Report: Christians Tortured in Iran Prisons

prison cell
April marked the sixth year in detention of seven Baha’i leaders who were sentenced to 20 years imprisonment for ‘forming an illegal cult.’ [Photo for illustrative purposes only.] (Bob Jagendorf/Flickr/Creative Commons)

Iranian Christian Silas Rabbani has reported being tortured while in Gohardasht Prison, while Amin Khaki, also a Christian, has attested to being violently beaten in Ahwaz Prison.

Rabbani, a deacon of the Church of Iran in Karaj, was arrested on May 5 by VEVAK intelligence agents who informed him of their plan to arrest other Christians. He was subsequently transferred to Section 8 of Gohardasht Prison, which is under control of the Revolutionary Guards.

Khaki was part of a group of eight Christians who were detained and interrogated following a group picnic on March 5. Although most of them were later released, Khaki, Hossein Baraunzadeh (Daniel) and Rahman Bahman (Zia) were arrested.

Khaki was transferred to the interim ward of Ahwaz Prison on May 7, while Baraunzadeh and Bahma were transferred from Ahwaz Prison to a prison in the city of Dezful.

In other news, since May 1, Revolutionary Guards have continued to excavate a historic Baha’i cemetery in Shiraz, despite lacking an appropriate permit from municipal authorities. This is the second Baha’i cemetery to be desecrated by authorities since President Hassan Rouhani came to power, and reports indicate the site is being destroyed to make way for a business center and car park.
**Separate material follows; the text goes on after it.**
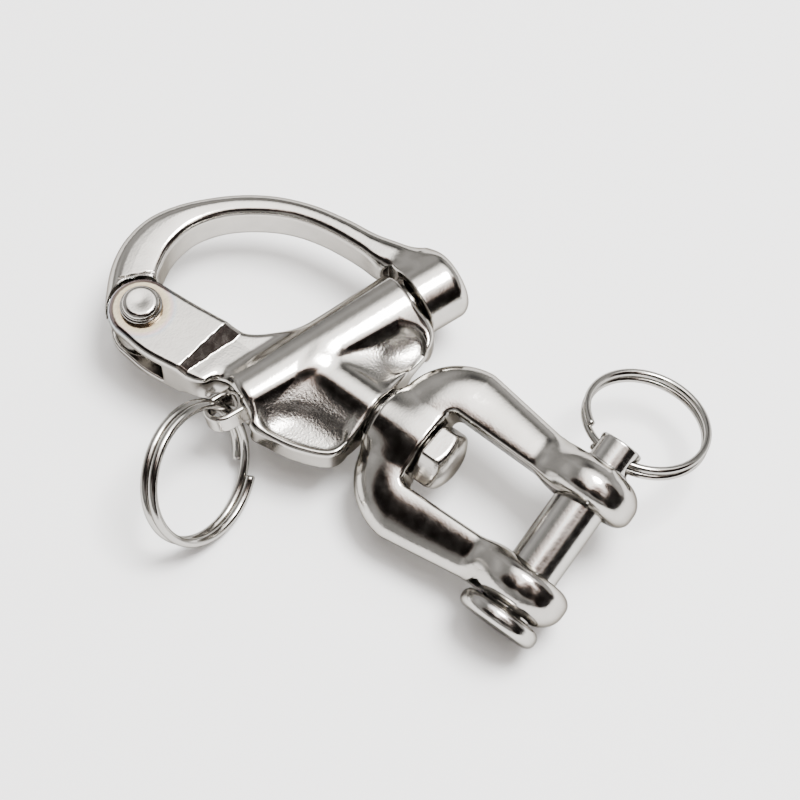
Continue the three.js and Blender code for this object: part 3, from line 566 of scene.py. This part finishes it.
def fork_field(x, y, z):
    """An oval bow between outline and window, the hub and two round ears; then the holes and the seat."""
    half = LEG_HALF + (CROWN_HALF - LEG_HALF) * ease(y, THICKENS_FROM, THICKENS_TO)
    to_outside, to_window = fork_outline(x, y) + SKIN, fork_window(x, y)
    width = np.maximum(to_window, 0.0) + np.maximum(-to_outside, 0.0) + 0.01
    bulge = (1 - RIDGE) * width
    oval = np.hypot((to_window - RIDGE * width) / bulge, z / half)
    bow = np.where(to_outside > 0, np.maximum(to_outside, np.abs(z) - half), (oval - 1) * OVAL_SCALE)
    up, stem_out = about(x, y, z, CENTRE, AHEAD)
    hub = drum(up, stem_out, CROWN_IN, CROWN_OUT, CROWN_HUB_R, edge=0.8)
    bow = smooth_min(bow, hub, blend=1.8)
    bow = cut(bow, to_window, blend=0.8)
    bow = smooth_max(bow, BOW_END - y, blend=1.0)
    _, ear_out = about(x, y, z, CENTRE, ACROSS)
    inner = rounded(EAR_IN - np.abs(x), ear_out - FORK_EAR_R + SKIN, edge=2.3)
    outer = rounded(np.abs(x) - EAR_OUT + SKIN, ear_out - FORK_EAR_R + SKIN, edge=3.9)
    ears = smooth_max(inner, outer, blend=0.3)
    solid = smooth_min(bow, ears, blend=2.6)
    side = np.abs(x) - EAR_OUT + SKIN - LEG_FLARE * np.maximum(y - LEG_FROM, 0)
    solid = smooth_max(solid, side, blend=0.2)
    solid = cut(solid, ear_out - PIN_HOLE_R, blend=0.5)
    solid = cut(solid, stem_out - CROWN_HOLE_R, blend=0.3)
    seat = np.maximum(np.abs(x) - SEAT_HALF, np.maximum(y - CROWN_IN, CROWN_IN - SEAT_DEPTH - y))
    solid = cut(solid, seat, blend=0.4)
    return smooth_max(solid, y - CROWN_OUT, blend=0.9)


cast_piece("fork", "cast_steel", CAST, fork_field, (-15, -7.5, -7.5), (15, 32, 7.5), CELL, fork=True)


# ------------------------------------------------------------------ turned pieces
def rivet_field(x, y, z):
    """A shank with the same head at both ends: a thin step and a flat-topped button."""
    along, out = about(x, y, z, HINGE, UP)
    top = np.abs(along) - ARM_HALF
    shank = np.maximum(out - RIVET_R, top - 0.3)
    step = rounded(np.maximum(out - RIVET_STEP_R + SKIN, 0.05 - top), top - RIVET_STEP, edge=0.25)
    dish = DISH_DEPTH * np.exp(-(out / DISH_R) ** 2)
    side = out - RIVET_CROWN_R + RIVET_TAPER * np.maximum(top - 0.9, 0)
    crown = rounded(side, top + dish - RIVET_TOP, edge=0.75)
    crown = np.maximum(crown, 0.3 - top)
    return smooth_min(np.minimum(shank, step), crown, blend=0.22)


cast_piece("hinge_rivet", "turned_steel", CAST, rivet_field, (HINGE[0] - 3.3, HINGE[1] - 3.3, -6.5),
           (HINGE[0] + 3.3, HINGE[1] + 3.3, 6.5), FINE_CELL)


def plunger_field(x, y, z):
    """The lock pin: coned nose and head, thin stem, and the flat eye for its ring."""
    along, out = about(x, y, z, MOUTH, TUBE)
    tip = BOSS_GAP + NOSE_CONE
    into_cone = np.clip((along - BOSS_GAP + NOSE_START) / (NOSE_CONE + NOSE_START), 0, 1.2)
    cone = PLUNGER_R - (PLUNGER_R - NOSE_TIP_R) * into_cone
    head = rounded(out - cone + SKIN, np.abs(along - (tip - PLUNGER_HEAD) / 2) - (tip + PLUNGER_HEAD) / 2,
                   edge=0.25)
    eye_at = -TUBE_LENGTH - EYE_CENTRE
    stem = drum(along, out, eye_at + 0.6, -PLUNGER_HEAD + 1, PLUNGER_STEM_R, edge=0.1)
    eye = MOUTH + TUBE * eye_at
    side = (x - eye[0]) * EYE_SIDE[0] + (y - eye[1]) * EYE_SIDE[1] + (z - eye[2]) * EYE_SIDE[2]
    up = (x - eye[0]) * EYE_UP[0] + (y - eye[1]) * EYE_UP[1] + (z - eye[2]) * EYE_UP[2]
    reach = along - eye_at
    round_end = np.hypot(np.minimum(reach + EYE_HOLE_STRETCH, 0), side) - EYE_HALF_WIDTH
    outline = np.maximum(round_end, reach - EYE_ROOT)
    blade = rounded(outline + SKIN, np.abs(up) - EYE_HALF_THICK, edge=0.45)
    hole = np.hypot(np.maximum(np.abs(reach) - EYE_HOLE_STRETCH, 0), side) - EYE_HOLE_R
    solid = smooth_min(np.minimum(head, stem), blade, blend=0.4)
    return cut(solid, hole, blend=0.5)


cast_piece("plunger", "turned_steel", CAST, plunger_field, (-17, 37, -3.4), (20, 53, 3.4), FINE_CELL * 1.3)


def bolt_field(x, y, z):
    """A domed hexagon head on a plain shank."""
    under = CROWN_IN - BOLT_HEAD_GAP
    end = under - HEX_LENGTH
    up, out = about(x, y, z, CENTRE, AHEAD)
    flat = HEX_R * math.cos(math.pi / 6)
    sides = [np.abs(x * math.cos(a) + z * math.sin(a)) - flat + SKIN for a in np.radians((30, 90, 150))]
    hexagon = smooth_max(smooth_max(sides[0], sides[1], blend=0.35), sides[2], blend=0.35)
    prism = rounded(hexagon, np.abs(up - (end + under) / 2) - HEX_LENGTH / 2, edge=0.4)
    head = smooth_max(prism, np.hypot(out, up - end - HEX_DOME_CENTRE) - HEX_DOME_R, blend=0.5)
    shaft = drum(up, out, under - 1, BOLT_TOP, BOLT_R, edge=0.2)
    return smooth_min(head, shaft, blend=0.3)


cast_piece("swivel_bolt", "turned_steel", CAST, bolt_field, (-5.3, 17, -5.3), (5.3, 41, 5.3), FINE_CELL,
           rules={"pitted": lambda points: np.full(len(points), BOLT_PITTING)})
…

Commenting on the destruction of the cemetery, Bani Dugal, principal representative of the Baha'i International Community to the United Nations, said, "Given the historic character of this ground, where some 950 Baha'is are buried, including 10 women who were hanged in 1983 for their refusal to recant their Baha'i belief, this continuing action is not only illegal but morally outrageous."

Despite promises by President Rouhani to ensure equality for all Iranians, the situation for Baha’is and other religious minorities has not improved. 2013 saw the first religiously motivated murder of a Baha'i in 15 years, which followed a speech by Supreme Leader Ayatollah Khamenei a week earlier that had denigrated the community. On Feb. 3, three members of a well-known Baha'i family sustained knife injuries when they were attacked in their Tehran home by a masked assailant.

April marked the sixth year in detention of seven Baha’i leaders who were initially detained in 2008 and sentenced to 20 years imprisonment in 2010 for “forming an illegal cult.”

Christian Solidarity Worldwide (CSW) Chief Executive Mervyn Thomas says, “We are extremely concerned by recent reports of Iranian prison authorities using excessive violence against prisoners. We urge the Iranian authorities to refrain from any form of torture or violence, which violates their obligations under article 7 of the International Covenant on Civil and Political Rights, which prohibits torture and cruel inhuman and degrading treatment, and article 10, which states that prisoners should be treated with humanity and with respect for their inherent human dignity.

“We also call for an immediate halt to the illegal demolition of the Baha'i cemetery. This lamentable act not only violates the right to freedom of religion and belief, but is a reprehensible destruction of cultural heritage. CSW calls on the Iranian government to intervene in this case as a matter of urgency in order to ensure the preservation of this historic site.”